7.07.2008

Reading Rejuvenation

Those that have known me for very long know about my passion for reading. Books. I cannot remember a time in my life when I didn't have at least one book going. It started at an early age and continues today. But...as with most things a person can find important there exists the possibility for drudgery. Staleness. The feeling of slogging through without purpose. For the past couple months this has been the case with me and my reading career. I was not inspired in my reading. It has happened before, but rarely for longer than a couple weeks. I didn't like anything on the shelf, bookstores were filled with either books I didn't want to read or already had.

I decided to reread Hemingway's A Farewell to Arms. Say what you will about Hemingway, I will always love him. He was the first author who truly inspired me. In my most impressionable youth he had the ability to instill radical thoughts in my head and taught me the power of sentence simplicity. (Although, I feel I continue to develop my own style, one far from Hemingway's, there is at times shades of his diction in my own.) He has always occupied a special place in my own cannon and A Farewell to Arms was always near the top of every list I have ever made. There is romance, wonder, pain, and finally tragedy all wrapped into one complete tale of chaos and emotion. It was the perfect book to rejuvenate that passion for books I had recently lost.

Buying books has always been ritualistic for me. Sometimes I know exactly what I want, other times not. The process always includes a quiet meander through the fiction section usually starting somewhere in the middle of the alphabet, progressing to the end, looping back to A to finish where I had started. I rarely collect books along the way, but usually retrace my steps to pick up around three titles and head to the register.

This time, in the effort to get back to basics I went to the Barnes and Noble in Vancouver, WA.
Although it is hard to calculate but this store, my home town bookstore, is amongst those I count as being the greatest recipients of my hard earned dollars. It was a great day when Vancouver had a bookstore that carried more than romance novels and dime store westerns. I bought all the books I could for my Senior AP English Class there and after college worked there for about six months. I discovered Bowles, Maughm, Greene, McCarthy, and O'Brien on its shelves. There are other stores worth mentioning, but few hold a more symbolic place in my consciousness. Included amongst these are:

Powell's City of Books
Brookine Booksmith
Harvard Bookstore
University Bookstore

I digress down reading memory lane. In this trip I picked up the following:

The Maltese Falcon, Dashiell Hammett
Barbary Shore, Norman Mailer
You Can't Go Home Again, Thomas Wolfe

Half way through The Maltese Falcon I can say I am back. Reading again is a joy and just in time. As training gets harder and lines of reality begin to blur. As time becomes a premium and is sucked into the vortex of swim, bike, run; carving out that little bit of time to ingest a few lines of prose will prove invaluable.

2 comments:

DW said...

Congrats on the Wolfe. I think you'll enjoy "You Can't Go Home..." even more than "Look Homeward..".

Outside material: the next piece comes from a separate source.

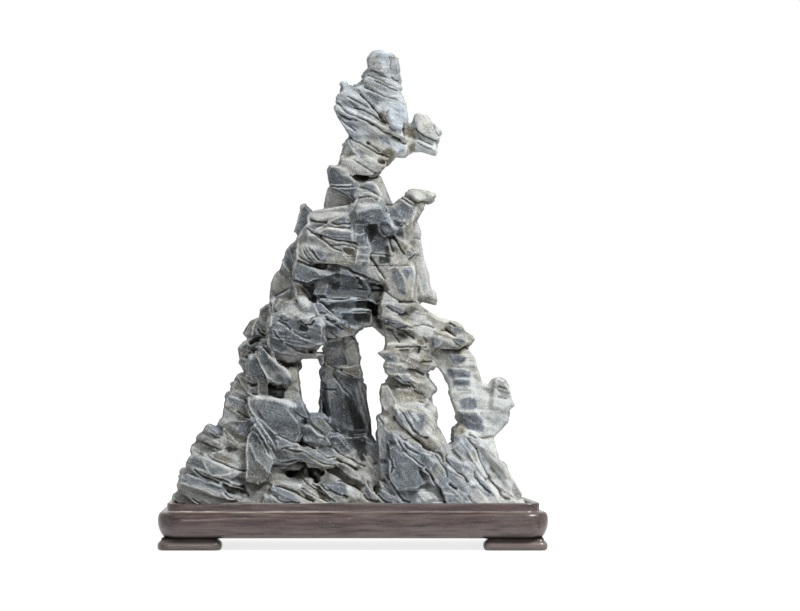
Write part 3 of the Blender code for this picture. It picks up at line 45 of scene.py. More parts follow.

If you get tired of quality literature I can always swing you some more Matt Ruff or a little Jonathan Raban. Witty read-in-the-park type stuff. Getting me back on Fiction...and that's a good thing.

Anonymous said...

EFF. You know how I feel about Hemingway but to each their own- I hope you went and ate a big steak or did other manly things after reading it. Honestly though I know what you mean. law school messed with me in the reading dept. but I am sorta back in for the summer. Read What is the What by Eggers. And go see The Edge of Heaven...it is stunning.